The request:
Both end lines count: copy exactly from the line that contains "let solid = lockSolid(rows, 0).subtract(grown.hive);" to the line that contains "shown = obj.evaluated_get(depsgraph)", and only those lines.

Data block:
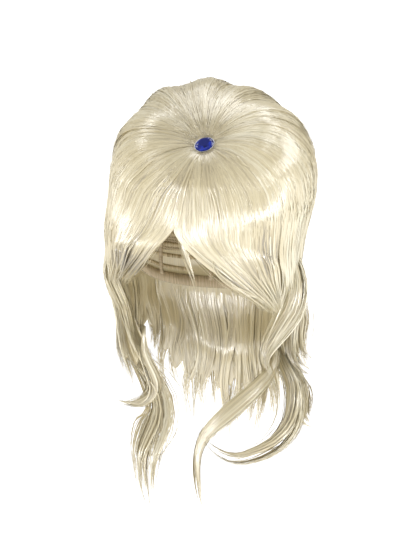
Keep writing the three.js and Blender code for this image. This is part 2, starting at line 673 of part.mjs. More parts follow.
// Place of the stone: the bottom of the setting's floor lies settingSink below the hair
function stonePlace() {
  const seat = hivePoint(whorlTurn, 0, -settingSink);
  const face = compass(whorlTurn, stoneTilt);
  const level = new THREE.Vector3(0, 0, 1).cross(face).normalize();
  const rise = new THREE.Vector3().crossVectors(face, level);
  const turn = radians(stoneTwist);
  const long = level.clone().multiplyScalar(Math.cos(turn)).addScaledVector(rise, Math.sin(turn));
  const short = new THREE.Vector3().crossVectors(face, long);
  return new THREE.Matrix4().makeBasis(long, short, face).setPosition(seat);
}

function placed(points, place) {
  return points.map((point) => point.clone().applyMatrix4(place));
}

// Faceted oval stone with a flat back, a girdle, two rows of facets and a table
function stoneSolid(place) {
  const back = settingFloor + clearance;
  const girdle = back + girdleHeight;
  const top = back + stoneHeight;
  const levels = [
    oval(stoneLength - backBevel, stoneWidth - backBevel, back),
    oval(stoneLength, stoneWidth, girdle - girdleHeight / 2),
    oval(stoneLength, stoneWidth, girdle),
    ...stoneCrown.map(({ rise, length, width, turned }) => (
      oval(stoneLength * length, stoneWidth * width, mix(girdle, top, rise), turned))),
  ];
  const ends = placed([new THREE.Vector3(0, 0, back), new THREE.Vector3(0, 0, top)], place);
  return ringMesh(ends[0], levels.map((level) => placed(level, place)), ends[1]);
}

// Oval cup that holds the stone by its lower edge; as a solid cup, grown by proud and as tall as the dimple
// is deep over the stone, it cuts the stone's seat in the hair
function settingSolid(place, proud, solidCup = false) {
  const coverHeight = settingFloor + stoneHeight + dimpleDepth;
  const side = 2 * (clearance + settingWall + proud);
  const gap = 2 * clearance;
  const rings = [
    oval(stoneLength + side, stoneWidth + side, -proud),
    oval(stoneLength + side, stoneWidth + side, solidCup ? coverHeight : settingHeight),
  ];
  if (!solidCup) {
    rings.push(oval(stoneLength + gap, stoneWidth + gap, settingHeight));
    rings.push(oval(stoneLength + gap, stoneWidth + gap, settingFloor));
  }
  const close = solidCup ? coverHeight : settingFloor;
  const ends = placed([new THREE.Vector3(0, 0, -proud), new THREE.Vector3(0, 0, close)], place);
  return ringMesh(ends[0], rings.map((ring) => placed(ring, place)), ends[1]);
}

function buildWig() {
  const wig = new THREE.Group();
  const hair = Object.fromEntries(Object.entries(hairTones).map(([key, tone]) => [key, hairMaterial(tone)]));
  const net = new THREE.MeshStandardMaterial({ color: 0xcfc3a4, roughness: 0.85, metalness: 0 });
  const silver = new THREE.MeshStandardMaterial({ color: 0xc4c6cc, roughness: 0.28, metalness: 0.9 });
  const blue = new THREE.MeshStandardMaterial({ color: 0x0b1c96, roughness: 0.08, metalness: 0.1 });
  const place = stonePlace();

  wig.add(meshFrom('wig_cap', capSolid(), net));
  const hive = hiveSolid(0).subtract(settingSolid(place, clearance, true));
  wig.add(meshFrom('beehive_crown', hive, hair.hive));
  wig.add(meshFrom('gem_setting', settingSolid(place, 0), silver));
  wig.add(meshFrom('gem_stone', stoneSolid(place), blue));

  // Each piece is cut clear of the grown pieces that it rests on or lies beside
  const grown = { headRoom: headRoomSolid(), hive: hiveSolid(clearance) };
  for (const [name, fall] of Object.entries(falls)) {
    const cutters = [grown.hive, grown.headRoom, ...fall.beside.map((other) => grown[other])];
    const solid = cutters.reduce((left, cutter) => left.subtract(cutter), fallSolid(fall, 0));
    grown[name] = fallSolid(fall, clearance);
    wig.add(meshFrom(name, solid, hair[fall.tone]));
  }

  const locks = [
    ['cheek_wave_right', cheekWaveRows, ['fringe_right', 'side_fall_right']],
    ['flip_lock_right', flipLockRows, ['side_fall_right', 'nape_fall']],
    ['chest_curl_right', chestCurlRows, ['side_fall_right', 'cheek_wave_right', 'flip_lock_right']],
    ['neck_strand_right', neckStrandRows, ['side_fall_right', 'cheek_wave_right', 'chest_curl_right']],
    ['shoulder_curl_right', shoulderCurlRows,
      ['side_fall_right', 'nape_fall', 'flip_lock_right', 'chest_curl_right']],
    ['flick_lock_left', flickLockRows, ['side_fall_left']],
    ['chest_lock_left', chestLockRows, ['side_fall_left', 'nape_fall', 'flick_lock_left']],
  ];
  for (const [name, rows, beside] of locks) {
    let solid = lockSolid(rows, 0).subtract(grown.hive);
    for (const other of beside) solid = solid.subtract(grown[other]);
    grown[name] = lockSolid(rows, clearance);
    wig.add(meshFrom(name, solid, hair.lock));
  }
  return wig;
}

export default buildWig();
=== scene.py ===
import math

import bpy
import numpy as np
from mathutils import Matrix, Vector


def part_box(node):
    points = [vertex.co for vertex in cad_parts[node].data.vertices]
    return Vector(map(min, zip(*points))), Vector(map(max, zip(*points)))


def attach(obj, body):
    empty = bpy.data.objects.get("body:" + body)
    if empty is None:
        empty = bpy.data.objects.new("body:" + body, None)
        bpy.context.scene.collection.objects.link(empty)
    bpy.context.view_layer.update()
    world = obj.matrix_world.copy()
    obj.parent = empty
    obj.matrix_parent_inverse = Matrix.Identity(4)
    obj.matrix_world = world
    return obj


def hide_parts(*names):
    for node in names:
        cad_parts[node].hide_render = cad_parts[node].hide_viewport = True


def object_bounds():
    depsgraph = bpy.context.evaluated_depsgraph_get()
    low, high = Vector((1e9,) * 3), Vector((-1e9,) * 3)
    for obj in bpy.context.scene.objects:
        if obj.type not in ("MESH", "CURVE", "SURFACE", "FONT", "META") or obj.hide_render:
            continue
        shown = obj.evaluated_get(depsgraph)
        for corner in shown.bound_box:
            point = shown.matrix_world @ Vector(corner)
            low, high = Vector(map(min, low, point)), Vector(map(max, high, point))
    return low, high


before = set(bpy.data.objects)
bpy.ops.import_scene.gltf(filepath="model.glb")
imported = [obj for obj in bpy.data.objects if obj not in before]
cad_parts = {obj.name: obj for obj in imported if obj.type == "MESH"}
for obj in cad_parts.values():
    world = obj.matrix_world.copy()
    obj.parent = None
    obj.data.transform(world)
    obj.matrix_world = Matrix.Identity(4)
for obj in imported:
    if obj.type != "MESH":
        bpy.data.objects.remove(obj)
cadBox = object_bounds()
print("frame loaded")

# The dome of hair, the same egg as the solid: metres, turns and rises in degrees.
# A turn is 0 at the front, which is -Y, and grows towards +X. Rolls are arches between two turns.
hive = {
    "halfWidth": 0.109, "frontDepth": 0.107, "backDepth": 0.112, "height": 0.098, "skirt": 0.26,
    "setBack": 0.010, "lean": 0.024, "leanSlope": 0.7, "lowerLean": 0.4,
    "rimFront": 0.034, "rimSide": 0.088, "rimNape": 0.122,
    "fanLift": 1.15, "fanSpread": 0.55, "fanFront": 14, "fanSide": 38, "fanNape": 60,
    "whorlTurn": 12.8, "whorlRise": 31.2, "dimpleDepth": 0.006, "dimpleSpread": 0.3,
    "rollHeight": 0.009, "rollStart": 0.45, "rollEnd": 0.6, "rollSoft": 0.75,
    "rollFrom": -50, "rollTo": (59, 93, 119, 146, 173, 212, 246, 278, 310),
    "rolls": (0.5, 0.45, 0.3, 0.4, 0.55, 0.6, 0.5, 0.35, 0.35),
    "frontSwell": 0.004, "frontTop": 0.022, "frontEdge": -0.036, "frontFoot": -0.075, "frontTurn": (40, 80),
    "swayRise": (-2.4, -1.3, -0.6, -0.15, 0.15, 0.55, 1.0),
    "sway": (-0.03, -0.05, -0.055, 0.005, 0.0, -0.03, -0.13),
}

# The cap's hollow, read from the cap's box and its wall
cap = {"wall": 0.0015, "dome": 0.095, "frontDrop": 0.031, "sideDrop": 0.105, "napeDrop": 0.138, "gap": 0.0003}
capLow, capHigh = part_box("wig_cap")
cap["halfWidth"] = (capHigh.x - capLow.x) / 2 - cap["wall"]
cap["halfLength"] = capHigh.y - cap["wall"]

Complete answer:
    let solid = lockSolid(rows, 0).subtract(grown.hive);
    for (const other of beside) solid = solid.subtract(grown[other]);
    grown[name] = lockSolid(rows, clearance);
    wig.add(meshFrom(name, solid, hair.lock));
  }
  return wig;
}

export default buildWig();
=== scene.py ===
import math

import bpy
import numpy as np
from mathutils import Matrix, Vector


def part_box(node):
    points = [vertex.co for vertex in cad_parts[node].data.vertices]
    return Vector(map(min, zip(*points))), Vector(map(max, zip(*points)))


def attach(obj, body):
    empty = bpy.data.objects.get("body:" + body)
    if empty is None:
        empty = bpy.data.objects.new("body:" + body, None)
        bpy.context.scene.collection.objects.link(empty)
    bpy.context.view_layer.update()
    world = obj.matrix_world.copy()
    obj.parent = empty
    obj.matrix_parent_inverse = Matrix.Identity(4)
    obj.matrix_world = world
    return obj


def hide_parts(*names):
    for node in names:
        cad_parts[node].hide_render = cad_parts[node].hide_viewport = True


def object_bounds():
    depsgraph = bpy.context.evaluated_depsgraph_get()
    low, high = Vector((1e9,) * 3), Vector((-1e9,) * 3)
    for obj in bpy.context.scene.objects:
        if obj.type not in ("MESH", "CURVE", "SURFACE", "FONT", "META") or obj.hide_render:
            continue
        shown = obj.evaluated_get(depsgraph)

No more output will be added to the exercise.